Having system-generated keys for primary is very efficient and fast, because the query execution engine can immediately determine on which shard the data is present. Hence, there is no need for extra routing, while having a custom primary key, say an alphabet or a number, may force RethinkDB to perform more searching of data on various clusters. This slows down the performance. You can always use secondary keys of your choice to perform further indexing and searching based on your application needs.
RethinkDB provides automatic failover handling in a multi-server configuration where multiple replicas of a table are present. In case of node failure due to any reason, RethinkDB finds out the other node to divert the request and maintain the availability. However, there are some requirements that must be met before considering automatic failover handling:
Every table, by default, has a primary replica created by RethinkDB. You can always change that using the reconfigure() command. In case of failure of the primary replica of the table, as long as more than half of the replicas with voting option are available, one of them will be internally selected as the primary replica. There will be a slight offline scenario while the selection is going on in RethinkDB, but that will be very minor and no data will be lost.

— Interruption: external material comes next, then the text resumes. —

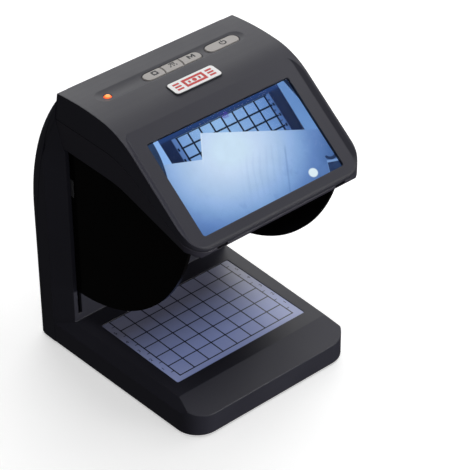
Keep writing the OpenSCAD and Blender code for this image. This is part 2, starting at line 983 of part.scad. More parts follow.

As soon as the primary replica comes online, RethinkDB automatically syncs it with the latest documents and switches control of the primary replica to it automatically.
By default, every replica in RethinkDB is created as a voting replica. That means those replicas will take part in the failover process to perform the selection of the next primary replica. You can also change this option using the reconfigure() command.
Automatic failover requires at least three server clusters with three replicas for table. Two server clusters will not be covered under the automatic failover process and the system may go down during the failure of any RethinkDB instance.
In such cases-where RethinkDB cannot perform failover-you need to do it manually using the reconfigure() command, by passing the emergency repair mode key.